Just so we’re clear: the woman who holds the record as the fastest knitter in North America remains Linda Benne-Finnie, the owner of Linda’s Craftique, a wool and needle shop on Lakeshore Road East in Port Credit.

“It’s amazing to watch her,” says Sarah Arblaster of Spinrite, which manufactures knitting yarn in Toronto. Ms. Arblaster officiated when Ms. Benne-Finnie took the title at the Creative Sewing and Needlework Festival in Toronto, in 2004. “She gets into a groove and then: Schlooo! She just goes.”

At that sitting, Ms. Benne-Finnie knitted 253 stitches in three minutes, knitting 60 stitches on a row with a 5mm needle, one row knit, one row purl.

I met Ms. Benne-Finnie writing my series Letter from the Water's Edge. Last Saturday the Post published my piece about another knitter, Wannietta Prescod of Angus, Ont., who represented Canada at a global Knit-Off in Minneapolis on Saturday. Ms. Prescod managed 245 stitches in three minutes, beating out all but the Scottish and Dutch competitors. Even so, Ms. Benne-Finnie still holds the North American record.

Ms. Benne-Finnie's shop, Linda's Craftique, is a wonderful place where balls of wool in all colours fill shelves on every wall. A wood table in the front is where women sit around and knit. Business is booming.

“Over the past five years, knitting has virtually become a cult,” she tells me, knitting a pink cashmere sock, needles flashing. “It’s beyond my wildest imagination.”

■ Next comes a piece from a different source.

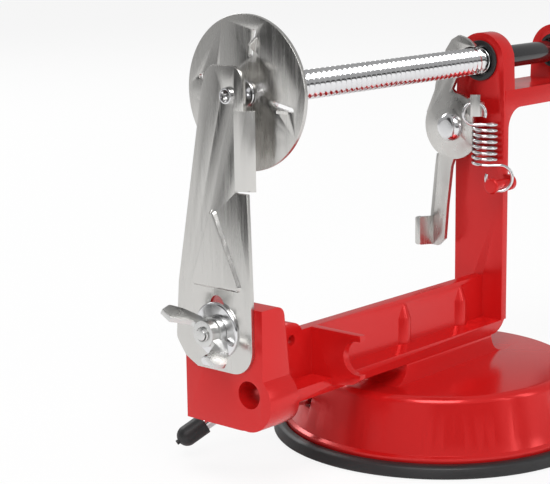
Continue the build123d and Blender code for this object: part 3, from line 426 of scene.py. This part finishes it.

Now she ships yarn -- including yarn made from corn fibre, bamboo fibre, milk fibre and seaweed fibre, to customers worldwide. (She doesn’t sell synthetics). A Canpar guy came in and dropped off a box of cashmere sock yarn, from Vancouver. Ms. Benne-Finnie took out a skeen in rich green, blue and orange, fondled it, and attached it to a swift on the table. She pulled the yarn to her ball winder, attached to a back of a chair, and, at lightning speed, transformed it into a perfect ball.

“I think I’ll be knitting socks out of this at bitch and stitch tonight,” she said. “We just eat pizza [at Great Canadian Pizza, across Lakeshore] drink wine, and knit, and do a little bitchin’, depending on who’s mad at their husband.”

Taught by her mother, Ms. Benne-Finnie began knitting at age 4.

“I was a closet knitter,” she says. “I didn’t want my friends to know. In high school, I would rush home and knit because I wanted to get my sweater finished.” At age 18, she opened a yarn shop in Mississauga’s Sherwood Forrest, which soon moved to this spot. She’s been here 21 years.

She has plenty of company, including customers who’ve bought more wool than they can ever knit, which the owner classifies as SABLE: “Stash Accumulated Beyond Life Expectancy.”

Lately Ms. Benne-Finnie suffers from tendonitis. Her doctor says she could cure it if she stops knitting for two months, but she says, “If I did that I’d become an alcoholic.”

Now, she is going to physiotherapy and training herself to compete in October, when she expects to meet Ms. Prescod and the Creative Sewing and Needlework Festival smackdown. Won't want to miss that one!